Please repeat all of the listing exactly.

SUPPLIED MATERIAL ▸
--- BEGIN ---
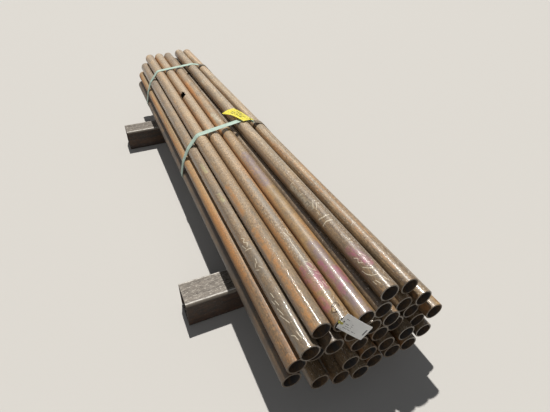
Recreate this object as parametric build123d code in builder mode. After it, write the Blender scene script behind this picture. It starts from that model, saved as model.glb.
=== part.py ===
import math
import os

from build123d import *

os.makedirs("parts", exist_ok=True)

# Sizes are in millimetres. X runs across the bundle, Y from its loose front ends to its
# rear ends, Z up. The origin is on the ground under the middle of the bundle.

# Pipe: 2-3/8 in. tube cut to 8 ft
pipe_od = 60.3
pipe_wall = 4.83
pipe_length = 2438.0
pipe_gap = 0.35

# Box tubes that the bundle lies on
rail_side = 120.0
rail_wall = 6.3
rail_corner = 14.0
rail_overhang_left = 168.0
rail_overhang_right = 66.0
rail_gap = 0.3
front_rail_y = 535.0
rear_rail_y = 1985.0

# Steel straps and their crimped seals
strap_width = 31.75
strap_thickness = 1.1
strap_gap = 0.6
middle_strap_y = 1180.0
rear_strap_y = 2115.0
seal_length = 44.0
seal_thickness = 1.0
seal_lip = 3.0
seal_gap = 0.15

# Torch-cut hole in one pipe of the top layer
torch_hole_diameter = 24.0
torch_hole_y = 1690.0
torch_hole_lean = 38.0

# Paper tag that hangs by a wire in front of the same pipe
paper_tag_length = 76.0
paper_tag_width = 57.0
paper_tag_thickness = 0.5
paper_tag_eyelet = 7.0
paper_tag_inset = 6.0
paper_tag_ahead = 28.3
paper_tag_aside = 13.6
paper_tag_below_rim = 16.8
paper_tag_corner = 2.0
paper_tag_run = (0.689, -0.589, -0.422)
paper_tag_face = (-0.568, -0.801, 0.189)
wire_diameter = 1.6
wire_gap = 0.3
wire_inside = 50.0
wire_outside = 34.0
wire_curl = 6.0
wire_bend = 2.5

# Bowed plastic tag on top of the middle strap, and the wire clip that holds it
plastic_tag_length = 156.0
plastic_tag_width = 68.0
plastic_tag_corner = 3.0
plastic_tag_thickness = 0.8
plastic_tag_radius = 110.0
plastic_tag_turn = 20.5
plastic_tag_lead = 18.0
plastic_tag_gap = 0.4
plastic_tag_hole = 7.0
clip_diameter = 2.4
clip_aside = 34.0
clip_length = 37.0
clip_corner = 3.0
clip_gap = 0.5

# Where each pipe lies, counted in pitches of one pipe and its gap: across and up at the
# front ends, across and up at the rear section. The last value is how far the pipe's
# front end stands back from the foremost one, in millimetres.
pitch = pipe_od + pipe_gap
rear_section_y = 38.0 * pitch
floor_level = -3.6
layers = {
    "top": [
        (0.10, 0.10, 0.20, 0.05, 40),
        (1.15, 0.10, 1.25, 0.10, 35),
        (2.25, 0.10, 2.25, 0.10, 25),
        (3.50, 0.90, 3.60, 0.30, 40),
        (5.15, 0.20, 4.60, 0.00, 65),
    ],
    "second": [
        (-0.55, -0.70, -0.50, -0.70, 20),
        (0.60, -0.80, 0.70, -0.80, 15),
        (1.70, -0.75, 1.70, -0.80, 25),
        (3.35, -0.15, 2.95, -0.60, 35),
        (4.95, -0.85, 4.15, -0.85, 55),
        (5.95, -0.70, 5.15, -0.85, 45),
    ],
    "third": [
        (-1.05, -1.60, -0.80, -1.65, 30),
        (-0.05, -1.70, 0.15, -1.65, 45),
        (2.25, -1.80, 1.20, -1.70, 25),
        (2.80, -1.00, 2.30, -1.60, 30),
        (3.90, -1.05, 3.40, -1.65, 30),
        (5.55, -1.80, 4.55, -1.75, 55),
        (6.60, -1.80, 5.65, -1.75, 25),
    ],
    "fourth": [
        (-1.30, -2.60, -1.15, -2.70, 30),
        (1.70, -2.65, 0.60, -2.60, 10),
        (2.80, -2.70, 1.65, -2.60, 15),
        (3.35, -1.90, 2.70, -2.50, 30),
        (4.50, -1.85, 3.70, -2.45, 40),
        (4.90, -2.75, 4.75, -2.60, 25),
        (6.05, -2.75, 5.65, -2.65, 50),
        (7.20, -2.60, 6.50, -2.65, 75),
    ],
    "bottom": [
        (0.10, -3.35, -0.35, -3.50, 15),
        (1.25, -3.60, 0.70, -3.60, 10),
        (2.30, -3.60, 1.75, -3.60, 0),
        (3.35, -3.60, 2.80, -3.60, 15),
        (3.85, -2.75, 3.80, -3.40, 20),
        (4.35, -3.60, 4.85, -3.60, 20),
        (5.45, -3.60, 5.90, -3.60, 20),
        (6.70, -3.60, 6.95, -3.60, 40),
    ],
}
settle_rounds = 1500
settle_stations = [share / 8 for share in range(10)]
settle_slack = 0.0005


class Lie:
    """One pipe's name, its centre at the front and rear sections, and its set-back."""

    def __init__(self, name, place):
        self.name = name
        self.front = [place[0], place[1]]
        self.rear = [place[2], place[3]]
        self.set_back = place[4]
        self.on_rails = place[1] == floor_level and place[3] == floor_level

    def at(self, share):
        across = self.front[0] * (1 - share) + self.rear[0] * share
        up = self.front[1] * (1 - share) + self.rear[1] * share
        return across, up

    def push(self, share, across, up):
        weight = (1 - share) ** 2 + share**2
        for end, part in ((self.front, 1 - share), (self.rear, share)):
            end[0] += across * part / weight
            end[1] += up * part / weight

    def rest(self):
        for end in (self.front, self.rear):
            end[1] = floor_level if self.on_rails else max(end[1], floor_level)


def part_neighbours(one, other):
    """Push two pipes apart wherever their centres are less than one pitch from each other."""
    moved = False
    for share in settle_stations:
        a = one.at(share)
        b = other.at(share)
        gap = math.dist(a, b)
        if gap < 1 - settle_slack:
            half = (1 - gap) / 2
            across = (b[0] - a[0]) / gap * half
            up = (b[1] - a[1]) / gap * half
            one.push(share, -across, -up)
            other.push(share, across, up)
            moved = True
    return moved


pipes = []
for layer_name, places in layers.items():
    for count, place in enumerate(places, start=1):
        pipes.append(Lie(f"pipe_{layer_name}_{count}", place))

for settle_round in range(settle_rounds):
    moved = False
    for index, one in enumerate(pipes):
        for other in pipes[index + 1 :]:
            moved = part_neighbours(one, other) or moved
    for one in pipes:
        one.rest()
    if not moved:
        break
print("settled after", settle_round, "rounds")

by_name = {one.name: one for one in pipes}
tagged = by_name["pipe_top_2"]
crowned = by_name["pipe_top_4"]
corner_pipe = by_name["pipe_top_5"]
shoulder_pipe = by_name["pipe_second_6"]

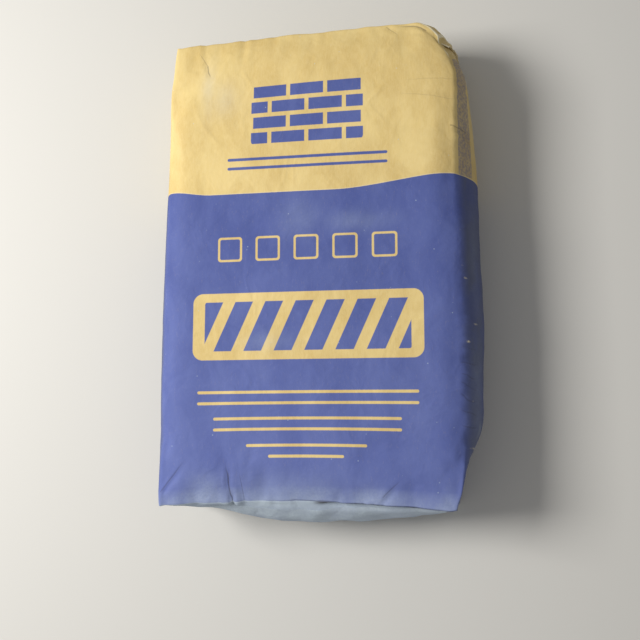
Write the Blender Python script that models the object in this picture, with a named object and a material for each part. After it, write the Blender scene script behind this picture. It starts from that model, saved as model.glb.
--- END ---
TASK OUTPUT ▸
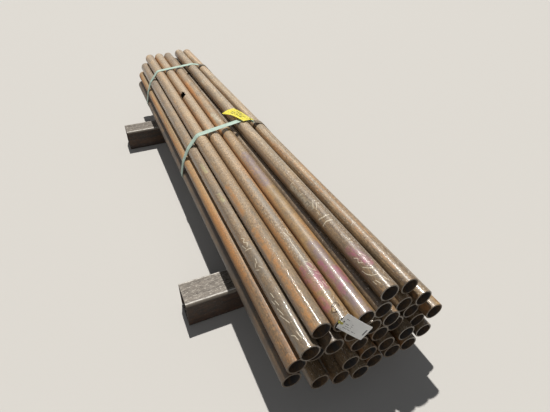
Recreate this object as parametric build123d code in builder mode. After it, write the Blender scene script behind this picture. It starts from that model, saved as model.glb.
=== part.py ===
import math
import os

from build123d import *

os.makedirs("parts", exist_ok=True)

# Sizes are in millimetres. X runs across the bundle, Y from its loose front ends to its
# rear ends, Z up. The origin is on the ground under the middle of the bundle.

# Pipe: 2-3/8 in. tube cut to 8 ft
pipe_od = 60.3
pipe_wall = 4.83
pipe_length = 2438.0
pipe_gap = 0.35

# Box tubes that the bundle lies on
rail_side = 120.0
rail_wall = 6.3
rail_corner = 14.0
rail_overhang_left = 168.0
rail_overhang_right = 66.0
rail_gap = 0.3
front_rail_y = 535.0
rear_rail_y = 1985.0

# Steel straps and their crimped seals
strap_width = 31.75
strap_thickness = 1.1
strap_gap = 0.6
middle_strap_y = 1180.0
rear_strap_y = 2115.0
seal_length = 44.0
seal_thickness = 1.0
seal_lip = 3.0
seal_gap = 0.15

# Torch-cut hole in one pipe of the top layer
torch_hole_diameter = 24.0
torch_hole_y = 1690.0
torch_hole_lean = 38.0

# Paper tag that hangs by a wire in front of the same pipe
paper_tag_length = 76.0
paper_tag_width = 57.0
paper_tag_thickness = 0.5
paper_tag_eyelet = 7.0
paper_tag_inset = 6.0
paper_tag_ahead = 28.3
paper_tag_aside = 13.6
paper_tag_below_rim = 16.8
paper_tag_corner = 2.0
paper_tag_run = (0.689, -0.589, -0.422)
paper_tag_face = (-0.568, -0.801, 0.189)
wire_diameter = 1.6
wire_gap = 0.3
wire_inside = 50.0
wire_outside = 34.0
wire_curl = 6.0
wire_bend = 2.5

# Bowed plastic tag on top of the middle strap, and the wire clip that holds it
plastic_tag_length = 156.0
plastic_tag_width = 68.0
plastic_tag_corner = 3.0
plastic_tag_thickness = 0.8
plastic_tag_radius = 110.0
plastic_tag_turn = 20.5
plastic_tag_lead = 18.0
plastic_tag_gap = 0.4
plastic_tag_hole = 7.0
clip_diameter = 2.4
clip_aside = 34.0
clip_length = 37.0
clip_corner = 3.0
clip_gap = 0.5

# Where each pipe lies, counted in pitches of one pipe and its gap: across and up at the
# front ends, across and up at the rear section. The last value is how far the pipe's
# front end stands back from the foremost one, in millimetres.
pitch = pipe_od + pipe_gap
rear_section_y = 38.0 * pitch
floor_level = -3.6
layers = {
    "top": [
        (0.10, 0.10, 0.20, 0.05, 40),
        (1.15, 0.10, 1.25, 0.10, 35),
        (2.25, 0.10, 2.25, 0.10, 25),
        (3.50, 0.90, 3.60, 0.30, 40),
        (5.15, 0.20, 4.60, 0.00, 65),
    ],
    "second": [
        (-0.55, -0.70, -0.50, -0.70, 20),
        (0.60, -0.80, 0.70, -0.80, 15),
        (1.70, -0.75, 1.70, -0.80, 25),
        (3.35, -0.15, 2.95, -0.60, 35),
        (4.95, -0.85, 4.15, -0.85, 55),
        (5.95, -0.70, 5.15, -0.85, 45),
    ],
    "third": [
        (-1.05, -1.60, -0.80, -1.65, 30),
        (-0.05, -1.70, 0.15, -1.65, 45),
        (2.25, -1.80, 1.20, -1.70, 25),
        (2.80, -1.00, 2.30, -1.60, 30),
        (3.90, -1.05, 3.40, -1.65, 30),
        (5.55, -1.80, 4.55, -1.75, 55),
        (6.60, -1.80, 5.65, -1.75, 25),
    ],
    "fourth": [
        (-1.30, -2.60, -1.15, -2.70, 30),
        (1.70, -2.65, 0.60, -2.60, 10),
        (2.80, -2.70, 1.65, -2.60, 15),
        (3.35, -1.90, 2.70, -2.50, 30),
        (4.50, -1.85, 3.70, -2.45, 40),
        (4.90, -2.75, 4.75, -2.60, 25),
        (6.05, -2.75, 5.65, -2.65, 50),
        (7.20, -2.60, 6.50, -2.65, 75),
    ],
    "bottom": [
        (0.10, -3.35, -0.35, -3.50, 15),
        (1.25, -3.60, 0.70, -3.60, 10),
        (2.30, -3.60, 1.75, -3.60, 0),
        (3.35, -3.60, 2.80, -3.60, 15),
        (3.85, -2.75, 3.80, -3.40, 20),
        (4.35, -3.60, 4.85, -3.60, 20),
        (5.45, -3.60, 5.90, -3.60, 20),
        (6.70, -3.60, 6.95, -3.60, 40),
    ],
}
settle_rounds = 1500
settle_stations = [share / 8 for share in range(10)]
settle_slack = 0.0005


class Lie:
    """One pipe's name, its centre at the front and rear sections, and its set-back."""

    def __init__(self, name, place):
        self.name = name
        self.front = [place[0], place[1]]
        self.rear = [place[2], place[3]]
        self.set_back = place[4]
        self.on_rails = place[1] == floor_level and place[3] == floor_level

    def at(self, share):
        across = self.front[0] * (1 - share) + self.rear[0] * share
        up = self.front[1] * (1 - share) + self.rear[1] * share
        return across, up

    def push(self, share, across, up):
        weight = (1 - share) ** 2 + share**2
        for end, part in ((self.front, 1 - share), (self.rear, share)):
            end[0] += across * part / weight
            end[1] += up * part / weight

    def rest(self):
        for end in (self.front, self.rear):
            end[1] = floor_level if self.on_rails else max(end[1], floor_level)


def part_neighbours(one, other):
    """Push two pipes apart wherever their centres are less than one pitch from each other."""
    moved = False
    for share in settle_stations:
        a = one.at(share)
        b = other.at(share)
        gap = math.dist(a, b)
        if gap < 1 - settle_slack:
            half = (1 - gap) / 2
            across = (b[0] - a[0]) / gap * half
            up = (b[1] - a[1]) / gap * half
            one.push(share, -across, -up)
            other.push(share, across, up)
            moved = True
    return moved


pipes = []
for layer_name, places in layers.items():
    for count, place in enumerate(places, start=1):
        pipes.append(Lie(f"pipe_{layer_name}_{count}", place))

for settle_round in range(settle_rounds):
    moved = False
    for index, one in enumerate(pipes):
        for other in pipes[index + 1 :]:
            moved = part_neighbours(one, other) or moved
    for one in pipes:
        one.rest()
    if not moved:
        break
print("settled after", settle_round, "rounds")

by_name = {one.name: one for one in pipes}
tagged = by_name["pipe_top_2"]
crowned = by_name["pipe_top_4"]
corner_pipe = by_name["pipe_top_5"]
shoulder_pipe = by_name["pipe_second_6"]

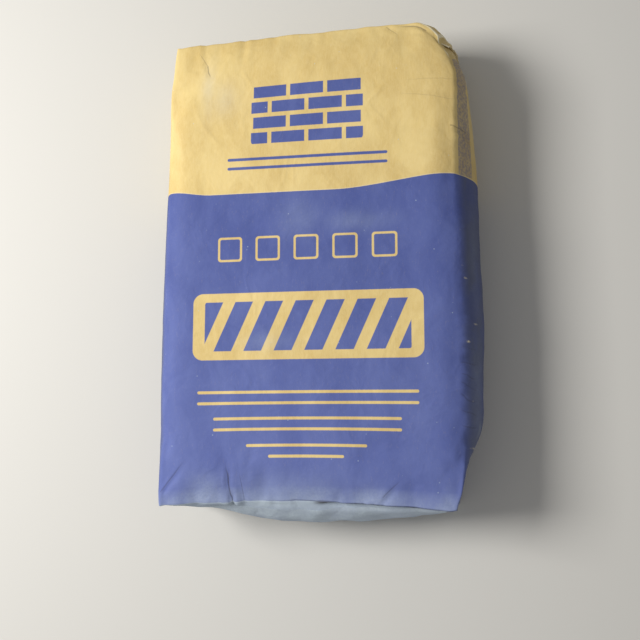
Write the Blender Python script that models the object in this picture, with a named object and a material for each part. After it, write the Blender scene script behind this picture. It starts from that model, saved as model.glb.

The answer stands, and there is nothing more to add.